You really want to have a local apt-cacher if you’re going to be making a lot of images.

Configuring mkschroot

The configuration file needs to be JSON. A configuration file might look like the below:

{
    "root": "/mnt/files2/chroot",
    "source": "http://th.archive.ubuntu.com/ubuntu/",
    "http-proxy": "http://angelo:3142/",
    "base-packages": ["lsb-release", "openssh-client"],
    "defaults": {
        "sources": {
            "universe": {}
        },
        "conf": {
            "root-users": ["kirit"],
            "users": ["kirit"]
        }
    },
    "schroot": {
        "build-lucid64": {
            "release": "lucid",
            "packages": [
                "g++", "libbz2-dev", "libssl-dev", "python-dev", "uuid-dev",
                "libboost-dev", "subversion", "git-core"
            ]
        },
        "root-ca-kirit": {
            "release": "precise",
            "packages": ["openssl"],
            "conf": {
                "personality": "linux32"
            }
        }
    }
}

The base options are:

  • base-packages: Packages that are to be installed in all chroots.

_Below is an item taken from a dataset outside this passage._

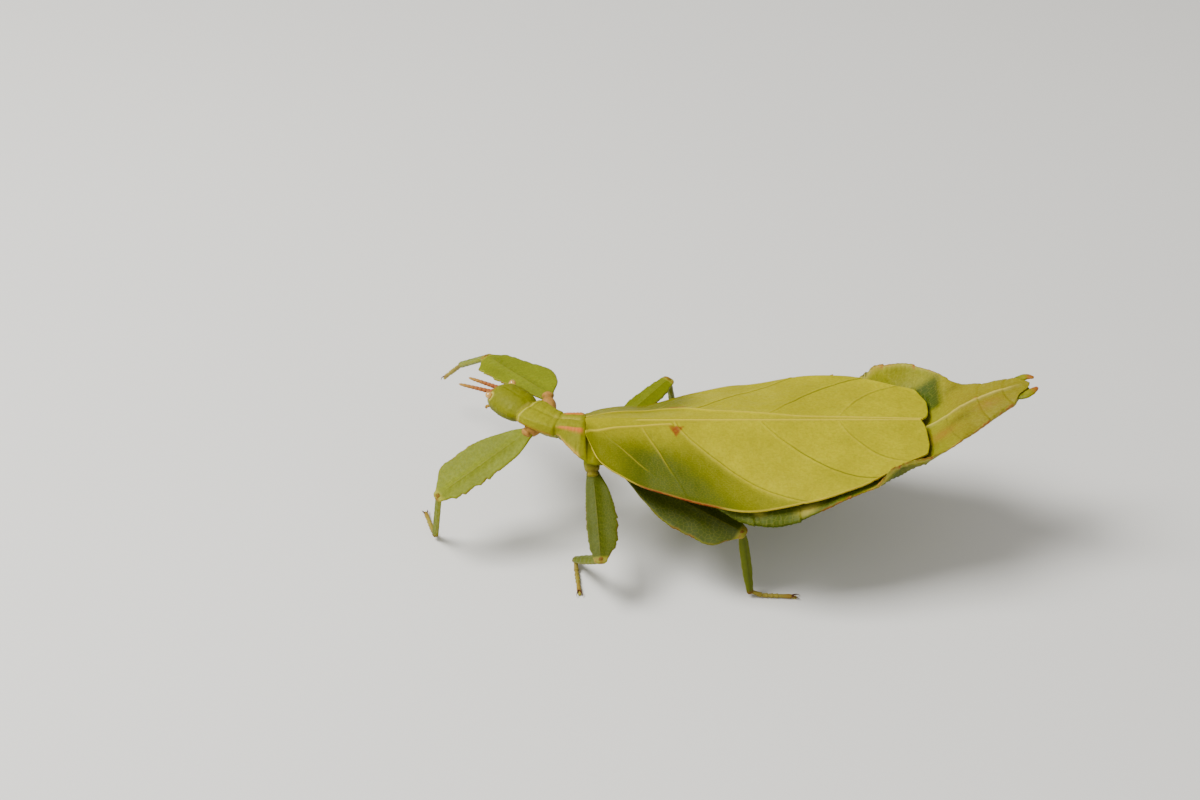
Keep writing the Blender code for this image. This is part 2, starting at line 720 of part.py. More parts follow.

  • defaults: Default values for individual chroot configurations.

  • http-proxy: A HTTP proxy (probably an apt-cache) that should be used by debootstrap to fetch packages.

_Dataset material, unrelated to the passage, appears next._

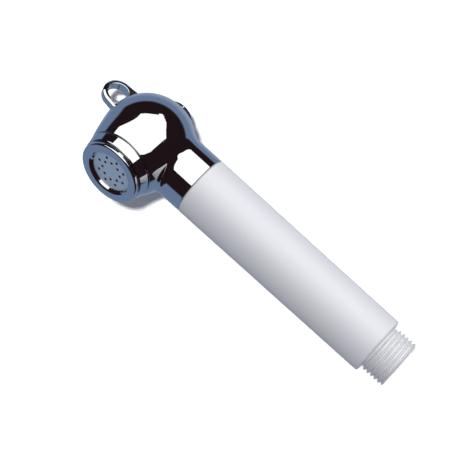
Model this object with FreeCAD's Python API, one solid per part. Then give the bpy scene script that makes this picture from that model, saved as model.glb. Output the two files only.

  • root: The directory where you want the chroots to be created in by default (override this using the directory setting within a chroot).

  • schroot: The schroot environments to be created.

  • source: Where the packages can be installed from. This is required.

A chroot configuration is described by a structure like the following:

{
    "release": "lucid",
    "variant": "buildd",
    "packages": ["g++"],
    "sources": {
        "universe": {}
    },
    "conf": {
        "root-users": ["kirit'"],
        "users": ["kirit"]
    }
}
  • release: The operating system version you wish to make use of.

  • variant: If specified then the variant is passed to debootstrap so that the right base image options are used. The variant name is also used in the schroot configuration file so that the right start up options are used when the chroot is started. Note that some schroot options (notably fstab for buildd) won’t work until they’re configured to match your system.

  • conf: The fields used for the schroot configuration file (in /etc/schroot/chroot.d/). All fields are optional. The fields root-users and users will have values created from the currently logged in user. The other fields that can be here are: description, type, personality, directory. Do read the part about common fields though (below).

  • sources: Extra sources that are to be added to the chroot. See sources below.

  • packages: Packages that need to be installed into the chroot using apt-get. These are combined with the base-packages.

Note that if you change the variant of an existing image no attempt is made to correct the packages that are installed.

Common configuration items

Generally many of the chroots that you want will share a good deal of configuration between machines. To help with this a default schroot configuration can be given which will then have values overridden by the specific schroots that you request be made.

This means that the values in the defaults key will be used, then any values in the specific schroots key will be added in, and finally a few defaults will be generated by mkschroot.

  • description: The release name together with personality name.

  • directory: The root global option will have the schroot name added to it.

  • type: Always directory.

  • personality: The same as the host personality (currently hard coded to 64 bits)

  • ‘root-users’: A list of user names. Defaults to the currently logged in user.

  • ‘users’: A list of user names. Defaults to the currently logged in user.

/etc/apt/apt.conf

If the host environment has an /etc/apt/apt.conf file then it is assumed that this should also be in the schroot environments. If the file contents differ then the host file is copied into the schroot and apt-get update is run within the chroot.

Sources

If other sources are needed then they can be specified at either the defaults level or for an individual schroot. The name is used as the component name, and this will generate a file in /etc/apt/sources.list.d/ with the component pointing at the source. If a source field is given than that is used, otherwise the global source is used.

For example:

sources: {
    "universe": {},
    "private-example": {"source": "http://example.com/"}
}

Will generate two files, universe.list:

deb http://th.archive.ubuntu.com/ubuntu/ universe

And private-example.list`:

deb http://example.com/ private-example

Note that the value for a source component must be a JSON object, even if empty.